__Goal__.
A line counts if it contains the string "part"; say how many such lines there are, giving only the number.

__Data to process__.

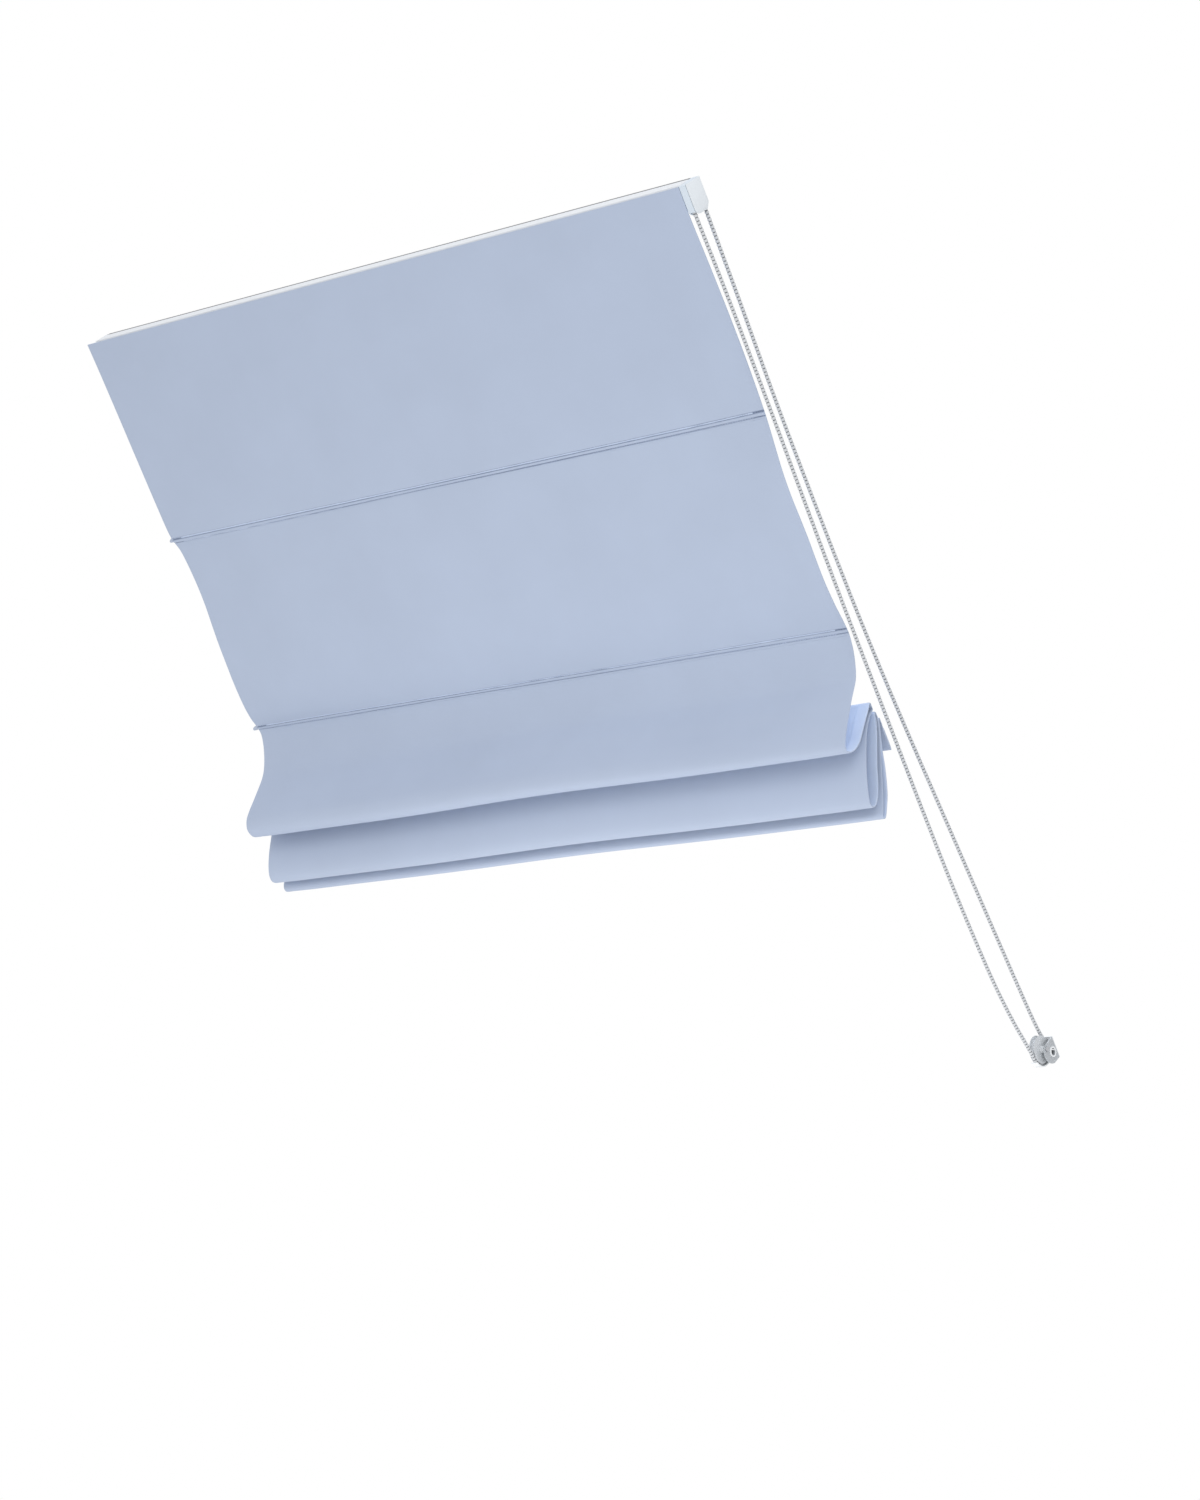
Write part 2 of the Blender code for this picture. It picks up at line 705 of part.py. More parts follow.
---
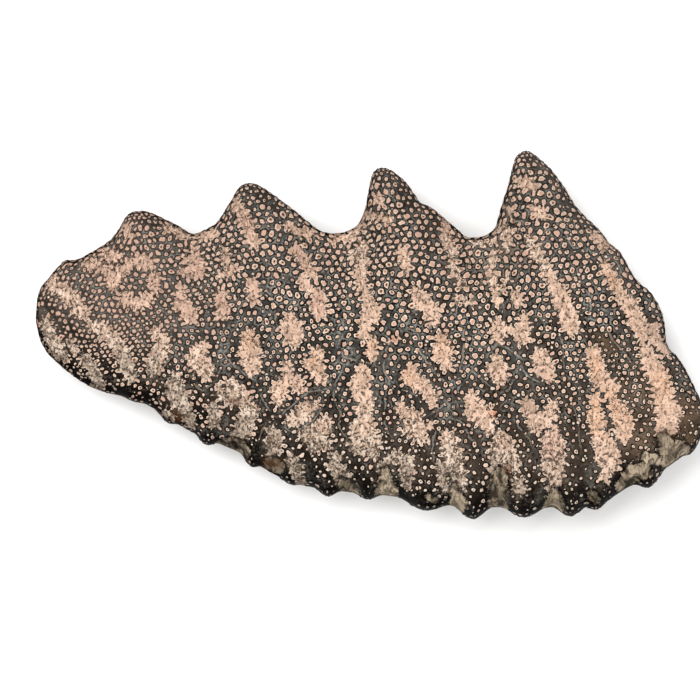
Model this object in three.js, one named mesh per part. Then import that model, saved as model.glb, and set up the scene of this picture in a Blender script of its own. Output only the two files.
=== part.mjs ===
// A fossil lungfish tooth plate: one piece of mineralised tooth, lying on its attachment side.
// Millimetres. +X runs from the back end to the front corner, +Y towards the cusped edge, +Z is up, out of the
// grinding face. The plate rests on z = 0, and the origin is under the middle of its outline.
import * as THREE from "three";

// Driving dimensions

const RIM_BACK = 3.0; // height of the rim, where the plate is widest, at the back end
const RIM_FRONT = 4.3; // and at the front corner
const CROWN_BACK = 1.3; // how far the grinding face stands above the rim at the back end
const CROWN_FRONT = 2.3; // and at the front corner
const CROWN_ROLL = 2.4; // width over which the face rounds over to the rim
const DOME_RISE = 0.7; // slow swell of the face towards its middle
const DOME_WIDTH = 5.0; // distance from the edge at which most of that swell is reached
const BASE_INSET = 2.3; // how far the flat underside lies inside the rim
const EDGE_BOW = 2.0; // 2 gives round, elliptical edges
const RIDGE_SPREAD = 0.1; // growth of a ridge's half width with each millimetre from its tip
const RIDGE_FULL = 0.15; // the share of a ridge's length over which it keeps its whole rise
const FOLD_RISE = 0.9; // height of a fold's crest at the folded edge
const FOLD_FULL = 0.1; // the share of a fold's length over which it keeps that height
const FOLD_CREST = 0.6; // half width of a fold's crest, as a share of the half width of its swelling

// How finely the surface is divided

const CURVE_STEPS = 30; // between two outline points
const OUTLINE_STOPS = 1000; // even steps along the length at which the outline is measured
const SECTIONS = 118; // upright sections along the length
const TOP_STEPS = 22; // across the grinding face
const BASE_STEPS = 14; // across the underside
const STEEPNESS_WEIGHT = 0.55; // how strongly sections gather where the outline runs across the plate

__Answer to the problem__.
3